How Bankruptcy Stops Wage Garnishments
Filing for bankruptcy can immediately halt wage garnishments through a legal process called an “automatic stay.” This stay prevents creditors from pursuing collection actions, including garnishments, as soon as you file. This gives you breathing room to reorganize your finances and explore repayment options.
Types of Bankruptcy and Their Impact
There are two main types of bankruptcy relevant to stopping garnishments:
- Chapter 7: Also known as liquidation bankruptcy, it can eliminate many unsecured debts quickly. Once filed, wage garnishments are stopped, and you may be able to keep your income intact.
- Chapter 13: This reorganization bankruptcy involves a repayment plan over three to five years. It can also stop garnishments and allow you to catch up on overdue payments.
Steps to Take When Considering Bankruptcy
If you are facing wage garnishments, consult with a bankruptcy attorney to evaluate your options. They can guide you through the process and help you determine which chapter is best suited to your situation. Remember, filing for bankruptcy is a serious decision that can provide relief from garnishments and other collection efforts.

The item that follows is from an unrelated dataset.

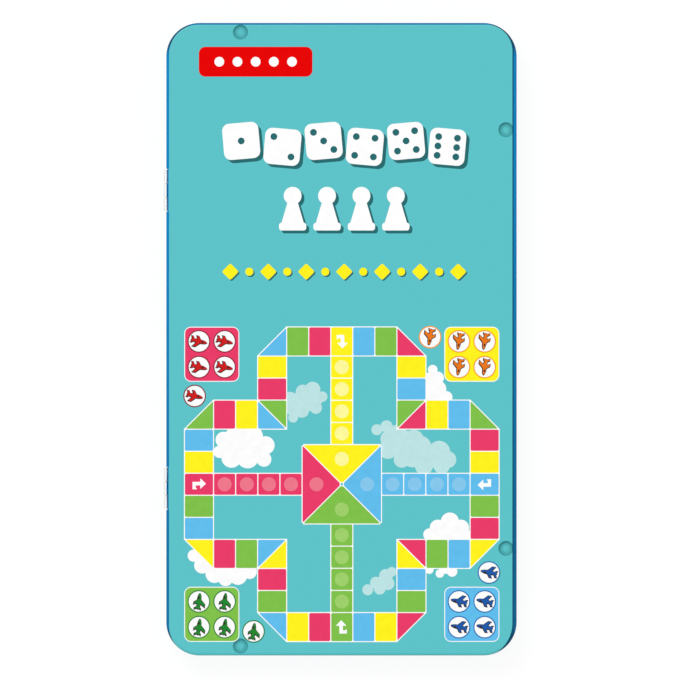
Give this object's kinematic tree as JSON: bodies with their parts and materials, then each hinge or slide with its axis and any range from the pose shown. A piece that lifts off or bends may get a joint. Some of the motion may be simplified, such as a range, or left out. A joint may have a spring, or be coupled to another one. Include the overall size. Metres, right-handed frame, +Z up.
{
  "type": "folding ludo board box",
  "caption": "Slim hinged tin that opens flat into a ludo board, with a printed lid, rolled wire hinges, magnetic counters and a die inside.",
  "frame": {"origin": "bottom centre of the closed tin's bounding box, hinge knuckles included", "axes": "+X from the hinges to the front edge, +Y along the tin to the title end, +Z up through the lid"},
  "size_m": [0.1089, 0.195, 0.014],
  "materials": {
    "printed_tin": "semi-gloss printed lacquer",
    "steel_wire": "bright drawn wire",
    "red_magnet": "satin",
    "yellow_magnet": "satin",
    "green_magnet": "satin",
    "blue_magnet": "satin",
    "ivory_plastic": "gloss"
  },
  "bodies": {
    "base": {"base_shell": "printed_tin", "hinge_pin_upper": "steel_wire", "hinge_pin_lower": "steel_wire"},
    "lid": {"lid_shell": "printed_tin"},
    "red_counter_1": {"red_counter_1": "red_magnet"},
    "red_counter_2": {"red_counter_2": "red_magnet"},
    "red_counter_3": {"red_counter_3": "red_magnet"},
    "red_counter_4": {"red_counter_4": "red_magnet"},
    "green_counter_1": {"green_counter_1": "green_magnet"},
    "green_counter_2": {"green_counter_2": "green_magnet"},
    "green_counter_3": {"green_counter_3": "green_magnet"},
    "green_counter_4": {"green_counter_4": "green_magnet"},
    "yellow_counter_1": {"yellow_counter_1": "yellow_magnet"},
    "yellow_counter_2": {"yellow_counter_2": "yellow_magnet"},
    "yellow_counter_3": {"yellow_counter_3": "yellow_magnet"},
    "yellow_counter_4": {"yellow_counter_4": "yellow_magnet"},
    "blue_counter_1": {"blue_counter_1": "blue_magnet"},
    "blue_counter_2": {"blue_counter_2": "blue_magnet"},
    "blue_counter_3": {"blue_counter_3": "blue_magnet"},
    "blue_counter_4": {"blue_counter_4": "blue_magnet"},
    "die": {"die": "ivory_plastic"}
  },
  "joints": [
    {"name": "lid_hinge", "type": "hinge", "parent": "base", "child": "lid", "pos_m": [-0.05365, 0, 0.007], "axis": [0, -1, 0], "range_deg": [0, 180]},
    {"name": "lift_red_counter_1", "type": "slide", "parent": "lid", "child": "red_counter_1", "axis": [0, 0, -1], "range_m": [0, 0.0045]},
    {"name": "lift_red_counter_2", "type": "slide", "parent": "lid", "child": "red_counter_2", "axis": [0, 0, -1], "range_m": [0, 0.0045]},
    {"name": "lift_red_counter_3", "type": "slide", "parent": "lid", "child": "red_counter_3", "axis": [0, 0, -1], "range_m": [0, 0.0045]},
    {"name": "lift_red_counter_4", "type": "slide", "parent": "lid", "child": "red_counter_4", "axis": [0, 0, -1], "range_m": [0, 0.0045]},
    {"name": "lift_green_counter_1", "type": "slide", "parent": "lid", "child": "green_counter_1", "axis": [0, 0, -1], "range_m": [0, 0.0045]},
    {"name": "lift_green_counter_2", "type": "slide", "parent": "lid", "child": "green_counter_2", "axis": [0, 0, -1], "range_m": [0, 0.0045]},
    {"name": "lift_green_counter_3", "type": "slide", "parent": "lid", "child": "green_counter_3", "axis": [0, 0, -1], "range_m": [0, 0.0045]},
    {"name": "lift_green_counter_4", "type": "slide", "parent": "lid", "child": "green_counter_4", "axis": [0, 0, -1], "range_m": [0, 0.0045]},
    {"name": "lift_yellow_counter_1", "type": "slide", "parent": "base", "child": "yellow_counter_1", "axis": [0, 0, 1], "range_m": [0, 0.0045]},
    {"name": "lift_yellow_counter_2", "type": "slide", "parent": "base", "child": "yellow_counter_2", "axis": [0, 0, 1], "range_m": [0, 0.0045]},
    {"name": "lift_yellow_counter_3", "type": "slide", "parent": "base", "child": "yellow_counter_3", "axis": [0, 0, 1], "range_m": [0, 0.0045]},
    {"name": "lift_yellow_counter_4", "type": "slide", "parent": "base", "child": "yellow_counter_4", "axis": [0, 0, 1], "range_m": [0, 0.0045]},
    {"name": "lift_blue_counter_1", "type": "slide", "parent": "base", "child": "blue_counter_1", "axis": [0, 0, 1], "range_m": [0, 0.0045]},
    {"name": "lift_blue_counter_2", "type": "slide", "parent": "base", "child": "blue_counter_2", "axis": [0, 0, 1], "range_m": [0, 0.0045]},
    {"name": "lift_blue_counter_3", "type": "slide", "parent": "base", "child": "blue_counter_3", "axis": [0, 0, 1], "range_m": [0, 0.0045]},
    {"name": "lift_blue_counter_4", "type": "slide", "parent": "base", "child": "blue_counter_4", "axis": [0, 0, 1], "range_m": [0, 0.0045]},
    {"name": "lift_die", "type": "slide", "parent": "base", "child": "die", "axis": [0, 0, 1], "range_m": [0, 0.0045]}
  ]
}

Benefits of Using Bankruptcy to Stop Garnishments
Beyond halting garnishments, bankruptcy can:
- Provide a fresh financial start
- Eliminate or reduce unsecured debts
- Prevent foreclosure and repossession
- Help you regain control of your finances
While bankruptcy can be a powerful tool, it is important to consider its long-term effects. Consulting with a financial advisor or attorney can help you make an informed decision and develop a plan to rebuild your credit after discharge.